Once you upload this change, your board will be controlling the keyboard. Open a text editor and press the keyboard activation button. The LED will light up to indicate that keyboard control is active. Then press the last three keys, and it should send a, s, and d to the text editor. Hold shift while you press the other keys and you’ll get A, S, and D.

Shouldn’t I Use the Shift Key to Modify The Behavior of Others in Code?

You may be thinking that the code above is not finished, and that you should be sending “a” when the shift key is unpressed, but “A” when it is. That is what is happening, but that’s not the microcontroller’s job. It only has to report which keys are pressed. The operating system on the receiving computer decides what to do with the results.

The Keyboard Library Commands

In the sketch above, you used the Keyboard.begin() and Keyboard.end() commands to take or relinquish control of the keyboard, and the Keyboard.press(), Keyboard.release(), and Keyboard.write() commands to send keystrokes.
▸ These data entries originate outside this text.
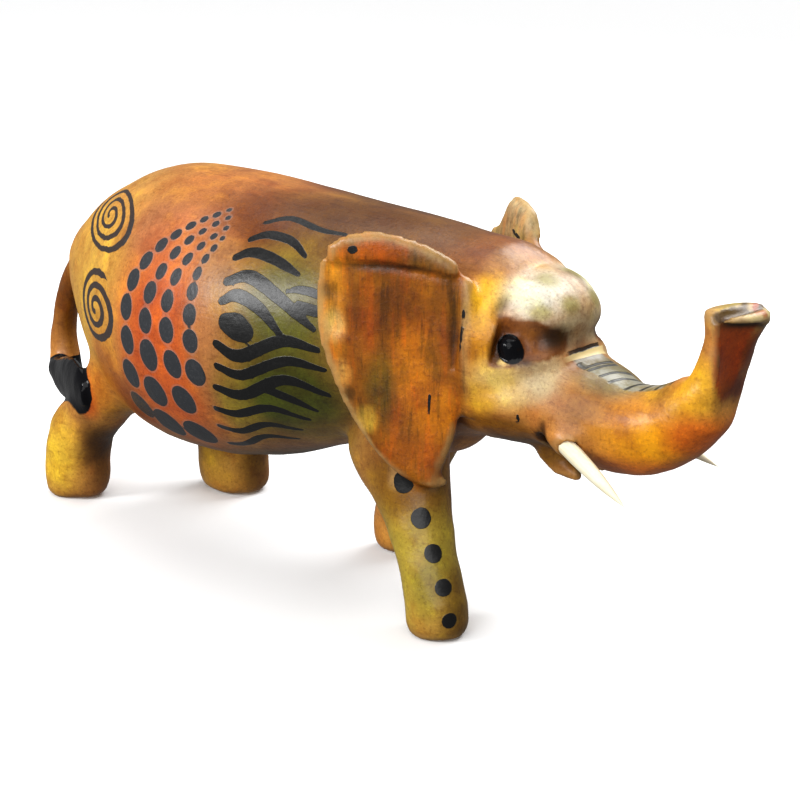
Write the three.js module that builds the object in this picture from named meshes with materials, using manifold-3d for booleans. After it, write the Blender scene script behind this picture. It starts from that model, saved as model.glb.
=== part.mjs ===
// Carved wooden elephant, walking with its trunk raised: one block of wood and two inset tusks.
// Millimetres, +X forward (the head), +Y the elephant's left, +Z up, origin under the middle of its box.
import * as THREE from "three";
import { ParametricGeometry } from "three/addons/geometries/ParametricGeometry.js";
import { mergeVertices } from "three/addons/utils/BufferGeometryUtils.js";
import Module from "manifold-3d";

const wasm = await Module();
wasm.setup();

// ---------------------------------------------------------------- driving dimensions

const SIDE = { right: -1, left: 1 };

// Torso and head, from the rump to the brow: x, z of the middle, half width, half height.
const TORSO = [
  [-108, 79.5, 2, 3],
  [-104.5, 79, 9.5, 11.5],
  [-98, 77.3, 14.5, 20],
  [-88, 75.2, 20.5, 29],
  [-76, 72.7, 26.8, 37],
  [-60, 70.3, 34.3, 42.5],
  [-42, 69, 39.5, 43.6],
  [-20, 70, 41, 42],
  [2, 72.7, 39, 37.6],
  [24, 75.5, 33.5, 33],
  [42, 76.7, 28, 30.5],
  [54, 77.3, 25, 28.7],
  [64, 78.2, 23.5, 26.8],
  [74, 78.7, 23, 24.8],
  [82, 80, 20.5, 20.5],
  [88, 82.3, 15, 13.5],
  [91.5, 84, 8, 7],
];

// Cheeks and trunk, from inside the head to the tip.
const TRUNK = [
  [58, 68, 19, 15],
  [72, 67, 21.5, 16],
  [84, 66.3, 20.8, 14],
  [91, 65.2, 18.8, 12.2],
  [99, 62.6, 16.2, 12.8],
  [106, 61, 13.6, 12.2],
  [114.5, 61.8, 11.7, 11.6],
  [123, 65.6, 10.4, 10.2],
  [129.8, 72.4, 9.2, 8.5],
  [134, 80.5, 8, 7],
  [136.6, 88.5, 7.6, 6.6],
  [137.4, 94.5, 8.6, 7.8],
  [137.4, 98.4, 8.6, 7.8],
];

// Breast between the front legs.
const CHEST = [
  [14, 62, 18, 12],
  [30, 58, 18, 15],
  [46, 55.5, 15.5, 14],
  [61, 57, 13.5, 11],
];

// The pointed lower lip under the mouth.
const LIP = [
  [78, 59, 13, 7],
  [86, 55, 11, 4.5],
  [90.5, 50.5, 9, 3.2],
  [95, 47.2, 7, 2.4],
];

// Legs, from inside the body to the sole: x, y (outwards), z, half width in Y, half depth in X.
const LEGS = {
  right_front: [
    [38, 12, 66, 12, 18],
    [43.3, 17, 49, 10.5, 18.6],
    [49, 18.5, 38, 9.5, 13.4],
    [55, 21, 27.5, 8.8, 9.6],
    [60, 23.3, 18, 8.2, 8.4],
    [63.6, 24.5, 8, 8.5, 9.2],
    [63.8, 24.6, 2, 8.3, 9],
    [63.8, 24.6, -2, 6.5, 7],
  ],
  left_front: [
    [32, 12, 68, 12, 18],
    [24, 17.5, 46, 11, 15],
    [17, 18.5, 25, 9, 10.5],
    [14.2, 17.5, 10, 8.5, 9.3],
    [14.2, 17.5, 2, 8.3, 9.1],
    [14.2, 17.5, -2, 6.5, 7.2],
  ],
  right_rear: [
    [-62, 12, 66, 12, 16],
    [-73.5, 14.5, 47, 11.5, 12],
    [-85.5, 14.8, 33.5, 9.6, 9.6],
    [-95, 14.3, 24.5, 9.6, 11],
    [-99.3, 14, 16, 9.6, 12],
    [-100.3, 14, 7, 9.7, 12.2],
    [-100, 14, 2, 9, 11.4],
    [-99.5, 14, -2, 6.6, 8.6],
  ],
  left_rear: [
    [-60, 14, 66, 14, 19],
    [-63, 20, 43, 14, 18],
    [-65.5, 23.5, 22, 11.5, 13.5],
    [-66, 24, 9, 11, 13.2],
    [-66, 24, 2, 10.6, 12.8],
    [-66, 24, -2, 8.2, 10.2],
  ],
};

// Tail with its tuft, and the web of wood that ties the tuft to the right thigh.
const TAIL = [
  [-90, 0, 84, 8, 6],
  [-102, 0, 80.5, 6, 4.8],
  [-111, 0, 73, 4.8, 4.5],
  [-118, 0, 62.5, 4.2, 4.2],
  [-121.7, 0, 51, 4.2, 4.3],
  [-121.8, 0, 41, 5, 5.6],
  [-118, -1, 32, 4.8, 5.4],
  [-111.5, -2, 24.5, 2.4, 2.6],
];
const WEB = [
  [-116, -1, 34, 3, 6],
  [-106, -5, 33, 3, 6.5],
  [-92, -10, 34, 4, 7],
];

// Ear: its root on the neck, how far its plate swings out from the body, and its outline as
// distance from the root and height, in order round the rim.
const EAR_ROOTS = {
  right: { x: 66.5, y: 22, flare: 32 },
  left: { x: 62, y: 22, flare: 32 },
};
const EAR_OUTLINE = [
  [-4, 97],
  [2, 103.5],
  [11, 107],
  [18, 108.5],
  [25, 108.3],
  [31, 106],
  [35, 101],
  [36, 92],
  [35.5, 82],
  [33, 73.5],
  [28.5, 63.5],
  [20.8, 52],
  [14, 44.8],
  [8.8, 42.4],
  [4.3, 40.2],
  [2.5, 45],
  [-1.5, 56],
  [-3, 70],
  [-4, 84],
];
const EAR_MIDDLE = [16, 78];
const EAR_THICK = 5;
const EAR_DISH = 1.6;

// Tusk: a straight cone that narrows faster towards its tip, with a round peg in a drilled socket.
const TUSK = {
  base: [97.5, 15.5, 58.8],
  direction: [0.82, 0.2, -0.37],
  length: 27,
  radius: 2.3,
  pegRadius: 1.9,
  pegLength: 9,
  gap: 0.3,
  fineness: [0, 0.25, 0.45, 0.6, 0.75, 0.87, 0.95],
  bluntness: 2.6,
};

// How finely each loft is divided along and around, and the share of its length that rounds off an end.
const LOFTS = {
  torso: { rows: 38, around: 40, roundStart: 0.03, roundEnd: 0.06 },
  trunk: { rows: 26, around: 24, roundEnd: 0.04 },
  chest: { rows: 10, around: 24, roundEnd: 0.25 },
  lip: { rows: 8, around: 16, roundEnd: 0.1 },
  leg: { rows: 14, around: 18, roundStart: 0.2 },
  tail: { rows: 18, around: 12, roundEnd: 0.1 },
  web: { rows: 4, around: 12 },
};
const EAR_AROUND = 38;
const EAR_ACROSS = 10;
const TUSK_SIDES = 16;
const WELD = 1e-3;

const WOOD = { color: 0xa8621c, roughness: 0.42, metalness: 0 };
const IVORY = { color: 0xefe4c4, roughness: 0.35, metalness: 0 };

// ---------------------------------------------------------------- solids

// A closed three.js geometry as a solid that manifold-3d can join and cut.
function solid(geometry) {
  geometry.deleteAttribute("normal");
  geometry.deleteAttribute("uv");
  const merged = mergeVertices(geometry, WELD);
  const points = merged.attributes.position;
  const corners = [];
  let volume = 0;
  const [a, b, c] = [new THREE.Vector3(), new THREE.Vector3(), new THREE.Vector3()];
  for (let i = 0; i < merged.index.count; i += 3) {
    const [p, q, r] = [0, 1, 2].map((k) => merged.index.getX(i + k));
    if (p === q || q === r || r === p) continue;
    corners.push(p, q, r);
    a.fromBufferAttribute(points, p);
    b.fromBufferAttribute(points, q);
    c.fromBufferAttribute(points, r);
    volume += a.dot(b.cross(c));
  }
  if (volume < 0) corners.reverse();
  return new wasm.Manifold(
    new wasm.Mesh({
      numProp: 3,
      vertProperties: new Float32Array(points.array),
      triVerts: new Uint32Array(corners),
    }),
  );
}

// A solid back as a three.js geometry.
function geometryOf(body) {
  const mesh = body.getMesh();
  const geometry = new THREE.BufferGeometry();
  geometry.setAttribute("position", new THREE.BufferAttribute(mesh.vertProperties, 3));
  geometry.setIndex(new THREE.BufferAttribute(mesh.triVerts, 1));
  geometry.computeVertexNormals();
  return geometry;
}

// Places along a loft: t runs along its stations, and scale draws the two ends in to a point,
// over a rounded stretch or as a flat cap where roundness is 0.
function loftRows(rows, roundStart, roundEnd) {
  const places = [{ t: 0, scale: 0 }];
  for (let i = 0; i <= rows; i++) {
    const t = i / rows;
    const near = roundStart > 0 ? Math.min(1, t / roundStart) : 1;
    const far = roundEnd > 0 ? Math.min(1, (1 - t) / roundEnd) : 1;
    const scale = Math.sqrt(1 - (1 - near) ** 2) * Math.sqrt(1 - (1 - far) ** 2);
    if (scale > 0) places.push({ t, scale });
  }
  places.push({ t: 1, scale: 0 });
  return places;
}

// A closed loft through oval sections set square to a smooth spine.
// Each station is x, y, z, half width (sideways) and half height (in the plane of the spine).
function loft(stations, { rows, around, roundStart = 0, roundEnd = 0 }) {
  const spine = new THREE.CatmullRomCurve3(
    stations.map(([x, y, z]) => new THREE.Vector3(x, y, z)), false, "catmullrom", 0.5);
  const sizes = new THREE.CatmullRomCurve3(
    stations.map(([, , , wide, high]) => new THREE.Vector3(wide, high, 0)), false, "catmullrom", 0.5);
  const places = loftRows(rows, roundStart, roundEnd);
  const sideways = new THREE.Vector3(0, 1, 0);
  const point = (u, v, target) => {
    const { t, scale } = places[Math.round(v * (places.length - 1))];
    const along = spine.getTangent(t);
    const wide = sideways.clone().addScaledVector(along, -sideways.dot(along)).normalize();
    const high = new THREE.Vector3().crossVectors(along, wide);
    const size = sizes.getPoint(t);
    const turn = 2 * Math.PI * u;
    target.copy(spine.getPoint(t));
    target.addScaledVector(wide, scale * size.x * Math.cos(turn));
    target.addScaledVector(high, scale * size.y * Math.sin(turn));
  };
  return solid(new ParametricGeometry(point, around, places.length - 1));
}

const onMiddle = (stations) => stations.map(([x, z, wide, high]) => [x, 0, z, wide, high]);

function torso() {
  return loft(onMiddle(TORSO), LOFTS.torso);
}

function trunk() {
  return loft(onMiddle(TRUNK), LOFTS.trunk);
}

function chest() {
  return loft(onMiddle(CHEST), LOFTS.chest);
}

function lip() {
  return loft(onMiddle(LIP), LOFTS.lip);
}

function leg(name) {
  const side = name.startsWith("right") ? SIDE.right : SIDE.left;
  const stations = LEGS[name].map(([x, y, z, wide, deep]) => [x, side * y, z, wide, deep]);
  return loft(stations, LOFTS.leg);
}

function tail() {
  return loft(TAIL, LOFTS.tail).add(loft(WEB, LOFTS.web));
}

// A dished plate with a rounded rim, made as a flattened ball whose equator is the ear's outline.
function ear(name) {
  const side = SIDE[name];
  const root = EAR_ROOTS[name];
  const rim = new THREE.CatmullRomCurve3(
    EAR_OUTLINE.map(([u, z]) => new THREE.Vector3(u, z, 0)), true, "catmullrom", 0.5);
  const flare = THREE.MathUtils.degToRad(root.flare);
  const [middleOut, middleUp] = EAR_MIDDLE;
  const point = (u, v, target) => {
    const onRim = rim.getPoint(u % 1);
    const turn = Math.PI * v;
    const spread = Math.sqrt(Math.sin(turn));
    const face = Math.sign(Math.cos(turn)) * Math.sqrt(Math.abs(Math.cos(turn)));
    const out = middleOut + spread * (onRim.x - middleOut);
    const up = middleUp + spread * (onRim.y - middleUp);
    const dish = EAR_DISH * (1 - spread ** 2);
    const off = (face * EAR_THICK) / 2 - dish;
    const x = root.x - out * Math.cos(flare) + off * Math.sin(flare);
    const y = root.y + out * Math.sin(flare) + off * Math.cos(flare);
    target.set(x, side * y, up);
  };
  return solid(new ParametricGeometry(point, EAR_AROUND, EAR_ACROSS));
}

// A turned cone along its own axis, laid from the tusk's base towards its tip.
function turned(profile, side) {
  const [x, y, z] = TUSK.base;
  const [dx, dy, dz] = TUSK.direction;
  const geometry = new THREE.LatheGeometry(
    profile.map(([r, s]) => new THREE.Vector2(r, s)), TUSK_SIDES);
  const along = new THREE.Vector3(dx, side * dy, dz).normalize();
  geometry.applyQuaternion(
    new THREE.Quaternion().setFromUnitVectors(new THREE.Vector3(0, 1, 0), along));
  geometry.translate(x, side * y, z);
  return solid(geometry);
}

function tusk(side) {
  const { length, radius, pegRadius, pegLength, fineness, bluntness } = TUSK;
  const taper = fineness.map((s) => [radius * (1 - s ** bluntness), s * length]);
  return turned([[0, -pegLength], [pegRadius, -pegLength], [pegRadius, 0], ...taper, [0, length]], side);
}

function socket(side) {
  const { radius, pegRadius, pegLength, gap, length } = TUSK;
  const wide = pegRadius + gap;
  return turned([[0, -pegLength - gap], [wide, -pegLength - gap], [wide, -gap], [radius + gap, -gap],
    [radius + gap, length / 2], [0, length / 2]], side);
}

function aboveFloor() {
  const room = 400;
  return solid(new THREE.BoxGeometry(room, room, room).translate(0, 0, room / 2));
}

function carvedBody() {
  let body = torso().add(chest()).add(trunk()).add(lip()).add(tail());
  for (const name of Object.keys(LEGS)) body = body.add(leg(name));
  for (const name of Object.keys(SIDE)) body = body.add(ear(name));
  for (const side of Object.values(SIDE)) body = body.subtract(socket(side));
  return body.intersect(aboveFloor());
}

// ---------------------------------------------------------------- assembly

function piece(name, body, finish) {
  const mesh = new THREE.Mesh(geometryOf(body), new THREE.MeshStandardMaterial(finish));
  mesh.name = name;
  return mesh;
}

const elephant = new THREE.Group();
elephant.add(piece("carved_body", carvedBody(), WOOD));
for (const [name, side] of Object.entries(SIDE)) elephant.add(piece("tusk_" + name, tusk(side), IVORY));

// The origin is under the middle of the object's box.
const box = new THREE.Box3().setFromObject(elephant);
const middle = box.getCenter(new THREE.Vector3());
elephant.position.set(-middle.x, -middle.y, -box.min.z);

export default elephant;
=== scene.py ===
"""Carved wooden elephant: the carved and painted body, two inset tusks, a pale studio floor."""

import math

import bpy
import numpy as np
import openvdb as vdb
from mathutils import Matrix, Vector
from mathutils.bvhtree import BVHTree


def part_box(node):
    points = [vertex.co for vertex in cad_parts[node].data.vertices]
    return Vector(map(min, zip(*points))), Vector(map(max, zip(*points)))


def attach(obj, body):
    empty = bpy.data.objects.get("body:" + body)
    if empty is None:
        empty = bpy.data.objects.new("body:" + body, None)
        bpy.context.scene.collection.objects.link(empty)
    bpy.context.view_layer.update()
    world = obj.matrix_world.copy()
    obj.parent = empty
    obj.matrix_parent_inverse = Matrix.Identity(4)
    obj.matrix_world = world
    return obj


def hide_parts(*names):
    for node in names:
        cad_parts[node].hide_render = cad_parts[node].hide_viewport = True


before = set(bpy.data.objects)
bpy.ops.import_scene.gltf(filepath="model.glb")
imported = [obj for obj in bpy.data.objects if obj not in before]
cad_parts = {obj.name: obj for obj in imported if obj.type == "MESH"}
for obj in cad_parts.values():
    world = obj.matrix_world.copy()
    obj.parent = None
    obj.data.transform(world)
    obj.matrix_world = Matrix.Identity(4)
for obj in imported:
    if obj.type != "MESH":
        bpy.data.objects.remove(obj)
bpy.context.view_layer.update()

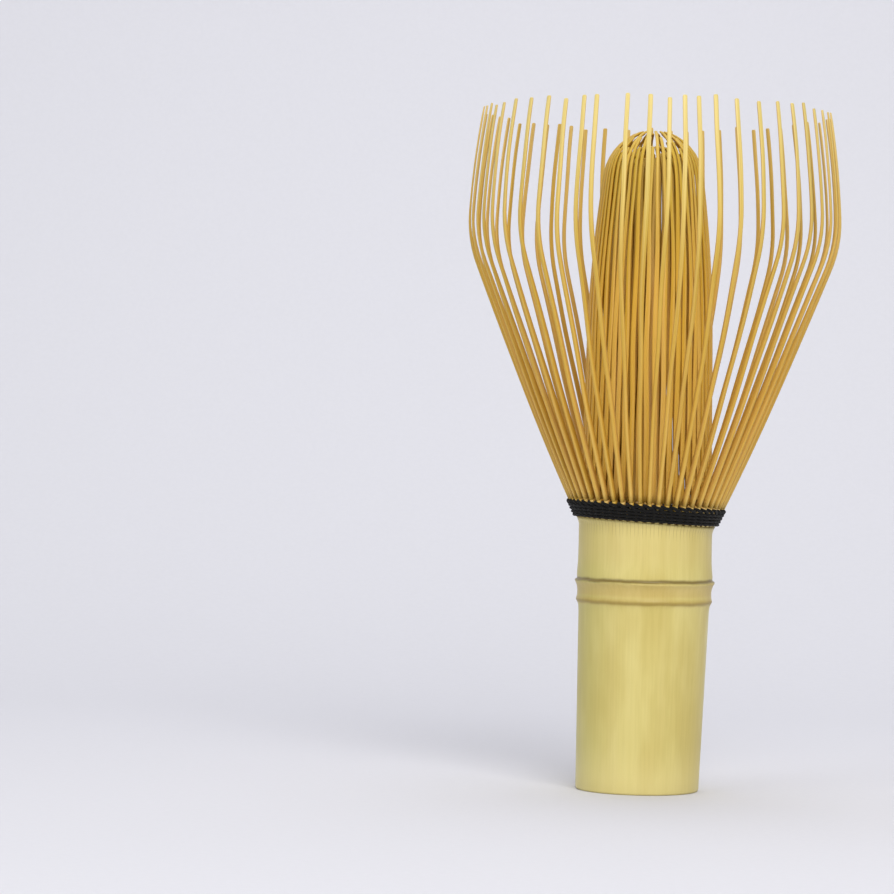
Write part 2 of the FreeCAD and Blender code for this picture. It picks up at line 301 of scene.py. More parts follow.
def outer_strip(k):
    """What outer tine k's strip follows: its path, its azimuth at a share of it, its size and its end."""
    azimuth = FRONT + k * PITCH
    path = outer_path(azimuth)
    return {"path": path, "turned": lambda share: azimuth + outer_stray(k, share), "size": outer_size,
            "cut": length_to_height(path, CUT_HEIGHT + tilt(azimuth)),
            "end": path_length(path) - outer_trim(azimuth), "crown": 0.16}


def inner_strip(k, layer):
    """The same for an inner tine. layer is None for its root, 0 and 1 for the two fine tines above it."""
    azimuth = FRONT + (k + 0.5) * PITCH
    path = inner_path(azimuth, k % TIERS, layer)

    def turned(share):
        if layer is None:
            return azimuth
        aside = layer * LAYER_TURN * PITCH * smooth(share, *LAYER_TURNS)
        return azimuth + aside + inner_stray(azimuth, layer, share)

    return {"path": path, "turned": turned, "size": inner_root_size if layer is None else inner_size,
            "cut": length_to_height(path, CUT_HEIGHT + tilt(azimuth)), "end": path_length(path), "crown": 0.1}


# ================= meshes =================

def make_piece(name, verts, faces, grain, materials, face_slots=None):
    """A mesh object from points in millimetres. grain gives each face's corners their grain map places."""
    me = bpy.data.meshes.new(name)
    me.from_pydata([(x * MM, y * MM, z * MM) for x, y, z in verts], [], faces)
    layer = me.uv_layers.new(name="grain")
    corner = 0
    for face_grain in grain:
        for u, v in face_grain:
            layer.data[corner].uv = (u, v)
            corner += 1
    for m in materials:
        me.materials.append(m)
    if face_slots:
        me.polygons.foreach_set("material_index", face_slots)
    me.polygons.foreach_set("use_smooth", [True] * len(faces))
    me.update()
    piece = bpy.data.objects.new(name, me)
    bpy.context.collection.objects.link(piece)
    return piece


def strip_profile(wide, thick, crown, shaved):
    """A strip's outline, from the middle of its outer side round. Shaving domes it and eases its corners."""
    w, t = wide / 2, thick / 2
    ease = min(w, t) * (0.06 + 0.36 * shaved)
    dome = crown * thick * shaved
    inside = w * (1 - 0.09 * thick)
    right = [(0.0, t + dome), (w * 0.55, t + dome * 0.7), (w - ease * 0.6, t), (w, t - ease),
             (inside, -t + ease), (inside - ease * 0.6, -t), (inside * 0.4, -t)]
    left = [(-x, y) for x, y in reversed(right) if x > 0]
    return right + left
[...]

There is more you can do with the Keyboard library. You can use many of the same commands you’ve used in the Serial library, like print() and println(). You can even program the Arduino to reprogram itself. Check out the Keyboard library documentation for more.

The full sketch for this can be found on the phys comp github repository, called LabKeyboardControl.